Densho Digital Archive
Densho Visual History Collection
Title: Peggy Yamato Mikuni Interview
Narrator: Peggy Yamato Mikuni
Interviewer: Sharon Yamato
Location: Los Angeles, California
Date: November 28, 2011
Densho ID: denshovh-mpeggy-01-0016

<Begin Segment 16>

SY: I'm interested in more, talking more about our father because I, he died when I was still in junior high -- no, no, elementary school. Junior high school.

PM: He died when, in 1960.

SY: 1960.

PM: And he was only fifty-nine years old, so it was pretty young for having had nine children with our mom. But he lived a good life. He enjoyed life, so that was okay.

SY: So how was, so talk a little bit more about how he was as an employer, because you had to work for him for so many years.

PM: Yes, he was very strict, but everybody knew he had a really kind heart, but he didn't show it too much. So I don't know why it is we always knew that he was okay, but he was very strict. On first of every month he felt we all should be there early because unless we're there early the money's not gonna come in, so we all had to be there early, especially himself. Now normally bosses don't have to be there on time, but it's something that he had instilled in me as well.

SY: He had traditions, I think, that were very Japanese. Do you, would you call Dad a very Japanese?

PM: Yes.

SY: He, I remember him saying always to hurry up and be on time and that kind of thing.

PM: Right.

SY: His brothers, though, his younger siblings were very different from him.

PM: Right.

SY: And how was that? How did that happen? Is it because he was in charge?

PM: Maybe so. I really don't know about that because they didn't live with us when we were older, but Uncle Kiyo was more kind of lackadaisical, very... yeah, I think his wife had a little hard time because he spent his money as well. But Uncle Harry never did get married. Auntie Taneko was nice. She had a nice husband who passed away when he was forty-two so she had a hard time, but everyone has his own ups and downs.

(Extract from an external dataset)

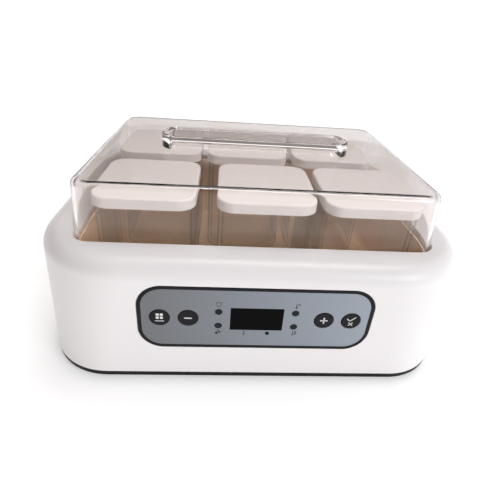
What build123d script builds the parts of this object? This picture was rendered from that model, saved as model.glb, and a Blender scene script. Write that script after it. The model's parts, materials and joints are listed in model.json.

SY: It's curious to me, though, that he, that Daddy, our father, was so active in the community. He really did make a lot of friends.

PM: Yes, he loved to do that, and even with Yamato Employment Agency he had a basketball team that he sponsored, and he tried to help in any way that he could. And he always gave sales items, like calendars, to everybody so that they would remember Yamato Employment Agency. He would pass them out himself, actually, go into the establishment, the restaurant or whatever it was, but if they didn't put up that calendar then he wouldn't leave it there. [Laughs] So that's how sales oriented he was. But he would go into establishments and say, "Do you know who I am? I'm Eddie Yamato of Yamato Employment Agency." He was very proud of the name Yamato because it means, Japan at one time was called the "Land of Yamato," and he said there aren't too many Yamatos. Unfortunately he didn't do too much to increase the name of Yamato because he had eight girls and one boy. It will probably die out. Even now Yamato in Japanese is spelled "big peace," and so some people say Daiwa instead of Yamato.

SY: Really?

PM: But Yamato is a good name and he was very proud of it.

SY: Yeah. How, you don't, do we know how that name, any further back than his father?

PM: No. It has always been Yamato as far as I could go back and see.

SY: Right. 'Cause a lot of people say Yamamoto. I know that's very common.

PM: Right. That's very common. But Yamato is not very common.

SY: I see. So he really sort of prided himself on his name. Yet I'm curious, was he able to make money, though, being as salesman-like as he was?

PM: He made money, and I tried to help him save it. We had a bank vault where we kept some of the money. He was pretty good at it, but he did spend a lot as well. He had his pleasures, so he could use it.

SY: He lived high.

PM: Right.

SY: And then when, our mom started working for him, right?

PM: Yes.

SY: So she then did what kind of work for him?

PM: She did the employment agency, interviewing people and placing them on jobs, but she had nothing to do with the money.

SY: She didn't?

PM: No.

SY: Did he, so what exactly did he do? Was it just being, going out and doing kind of the PR?

PM: He would interview people for jobs and put, and then go to employers and try to find if they had any jobs that he could bring his people to. He's placed many people all around town. And then when we moved from Denver Fred started working there as well, and he placed many people on jobs.

SY: So it, and it became not just for Japanese Americans. It was more, more of a...

PM: Right. Any kind of people that needed jobs.